La historia en sí, el dibujo de cada personaje, sus relaciones, sus grandezas y sus miserias, todo universalizado, elevado de la anécdota localista a rango de categoría, tienen en la obra un encanto difícil de conseguir en una narración; encanto tan denso en su fondo, tan alado en su forma, tan de tallarse en ‘los canalillos de la memoria’, como diría Tasio, que al releerla he tenido la sensación de haber seguido en todo momento por la página que había dejado señalada ayer mismo, y no hace décadas.
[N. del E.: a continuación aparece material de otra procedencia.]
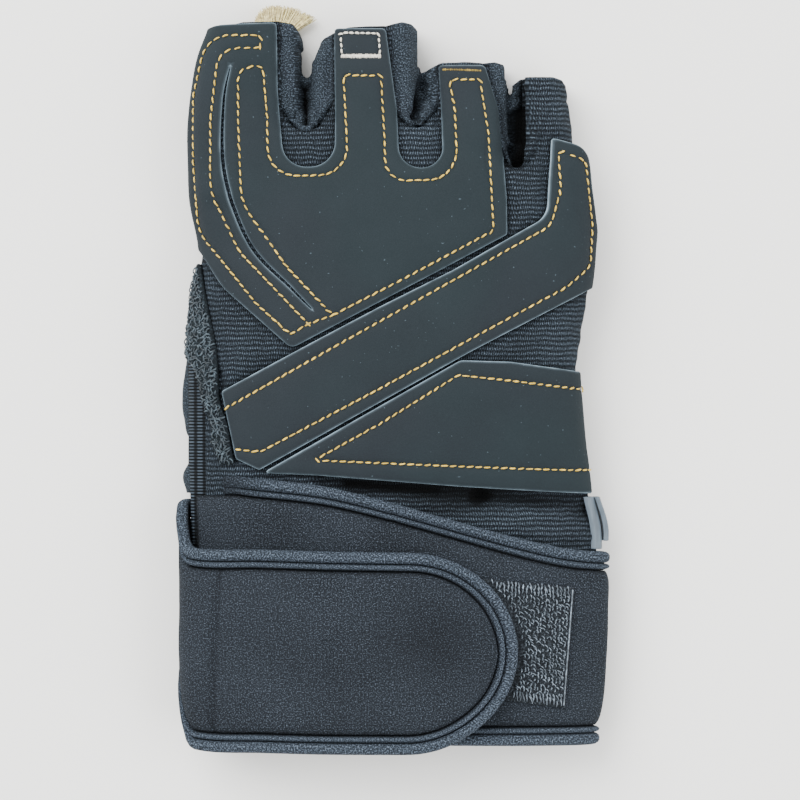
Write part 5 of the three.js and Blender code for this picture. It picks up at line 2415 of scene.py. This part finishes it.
OPERATORS = (
    GLOVE_OT_stage,
    GLOVE_OT_back_panel,
    GLOVE_OT_palm_panel,
    GLOVE_OT_fourchettes,
    GLOVE_OT_thumb_stall,
    GLOVE_OT_thumb_band,
    GLOVE_OT_palm_pad,
    GLOVE_OT_cross_band,
    GLOVE_OT_heel_pad,
    GLOVE_OT_wrist_wrap,
    GLOVE_OT_wrap_hem,
    GLOVE_OT_hook_patch,
    GLOVE_OT_side_facing,
    GLOVE_OT_pull_tab,
)


class GLOVE_PT_panel(bpy.types.Panel):
    """Sizes, colours and pieces of the glove"""

    bl_idname = "GLOVE_PT_panel"
    bl_label = "Lifting Glove"
    bl_space_type = "VIEW_3D"
    bl_region_type = "UI"
    bl_category = "Glove"

    def draw(self, context):
        scene = context.scene
        for group in (scene.glove_sizes, scene.glove_colours, scene.glove_stage):
            box = self.layout.box()
            for name in group.__annotations__:
                box.prop(group, name)
        column = self.layout.column()
        for operator in OPERATORS:
            column.operator(operator.bl_idname)


CLASSES = (GloveSizes, GloveColours, StageSettings, *OPERATORS, GLOVE_PT_panel)


def register():
    for item in CLASSES:
        bpy.utils.register_class(item)
    bpy.types.Scene.glove_sizes = bpy.props.PointerProperty(type=GloveSizes)
    bpy.types.Scene.glove_colours = bpy.props.PointerProperty(type=GloveColours)
    bpy.types.Scene.glove_stage = bpy.props.PointerProperty(type=StageSettings)


def unregister():
    del bpy.types.Scene.glove_stage
    del bpy.types.Scene.glove_colours
    del bpy.types.Scene.glove_sizes
    for item in reversed(CLASSES):
        bpy.utils.unregister_class(item)


def main():
    register()
    bpy.ops.glove.stage()
    bpy.ops.glove.back_panel()
    bpy.ops.glove.palm_panel()
    bpy.ops.glove.fourchettes()
    bpy.ops.glove.thumb_stall()
    bpy.ops.glove.thumb_band()
    bpy.ops.glove.palm_pad()
    bpy.ops.glove.cross_band()
    bpy.ops.glove.heel_pad()
    bpy.ops.glove.wrist_wrap()
    bpy.ops.glove.wrap_hem()
    bpy.ops.glove.hook_patch()
    bpy.ops.glove.side_facing()
    bpy.ops.glove.pull_tab()
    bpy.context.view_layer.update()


if __name__ == "__main__":
    main()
Recuerdo hoy esta hermosa novela por varias razones: 1ª, porque he vuelto a leerla al estar fijada como libro-eje de unas jornadas literarias a las que he asistido; 2ª, porque, al hilo de las sabias palabras de un viejo maestro, siempre es preferible leer una buena obra dos veces que una mala una sola; y 3ª porque, simplemente, me ha apetecido leerla quizás como disimulado homenaje de respeto a esa primera vez que se abre un libro de los que te marcan un camino del que ya nunca puedes desviarte.